The Flash okazał się wielkim sukcesem stacji CW, gromadząc we wtorek przed telewizorami 4,50 mln widzów. Do oglądania kolejnych odcinków przed telewizory powinien zaciągnąć widzów m.in. cliffhanger obejmujący podróże w czasie. - To bardzo ważna część mitologii naszego serialu i podróże w czasie zawsze gdzieś tam będą. To aktywna część scenariusza i będzie obecna w wielu epizodach - tłumaczy Andrew Kreisberg.
Producent zauważa, że główny bohater w serialu wychowywany jest przez trzech ojców, a każdy z nich reprezentuje coś innego. - Jeden ojciec reprezentuje serce i miłość, drugi umysł, a trzeci duszę. W kilku pierwszych odcinkach będziemy pokazywać relację pomiędzy biologicznym ojcem Barry'ego, detektywem Joe Westem oraz Dr. Harrisonem Wellsem. Każdy z nich do Allena podchodzi zupełnie inaczej - dodaje Kreisberg.

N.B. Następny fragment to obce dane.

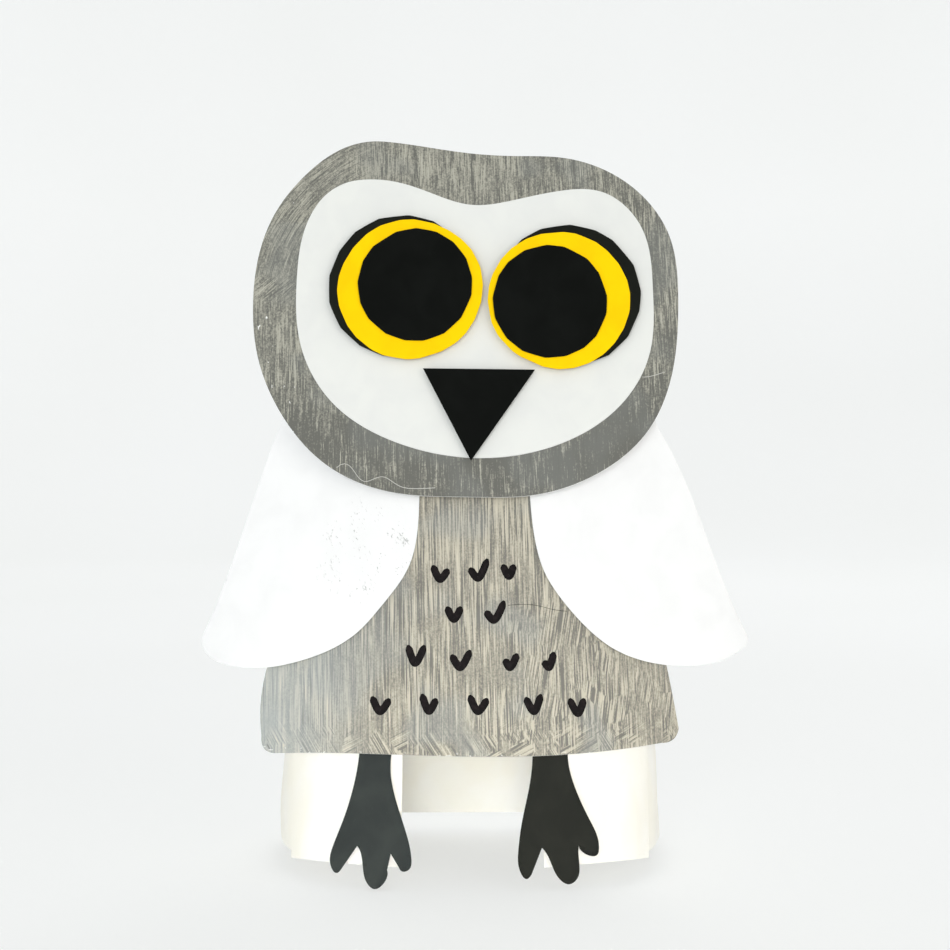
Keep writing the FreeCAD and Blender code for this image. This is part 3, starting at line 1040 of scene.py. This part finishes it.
@dataclass
class PaperBag:
    """The folded bag: back, top, gussets, front panel and throat.

    A pair of heights, or of distances from the middle, is where something starts and where it ends.
    """

    finishes: Finishes
    cell: float = 0.005
    paper: float = 0.0003
    fold_angle: float = 40.0
    rim_zone: Span = (0.01, 0.08)
    leg_zone: Span = (0.036, 0.05)
    leg_wrinkle: float = 0.0009
    corner_start: float = 0.0455
    corner_curve: float = 52.0
    half_back: float = 0.057
    seam_edge: float = 0.0405
    seam_ramp: float = 0.0004
    seam_step: float = 0.00016
    buckle: float = 0.0011
    wrinkle: float = 0.0008
    top_drop: float = 0.0022
    flap_slope: float = 0.27
    gusset_rows: int = 62
    gusset_columns: int = 26
    bulge: float = 0.0066
    bulge_zone: Span = (0.03, 0.1)
    crease_depth: float = 0.0285
    crease_zone: Span = (0.012, 0.175)
    crease_sharp: Span = (0.035, 0.1)
    strip_width: float = 0.104
    strip_top: float = 0.183
    strip_fall: float = 0.0378
    web_edge: float = 0.0568
    web_low: float = 0.1465
    web_height: float = 0.066
    throat_blend: Span = (0.4 * MM, 4.0 * MM)
    front_edge: dict[int, list[Span]] = field(default_factory=dict)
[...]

Czytaj także: Powstanie serial towarzyszący "Arrow" i "The Flash"
Producent zauważa, że intencją Barry'ego od początku jest ratowanie życia, a nie zabieranie go. - Dla Barry'ego to bardzo ważne. Nie chce nikogo skrzywdzić. To ważny element tego serialu, w którym musi rywalizować z ludźmi, którzy są do niego podobni. Poinformowano też, że nie wszyscy złoczyńcy, z którymi będzie mierzył się główny bohater są "nadludźmi".
Polska data premiery The Flash nie jest jeszcze znana.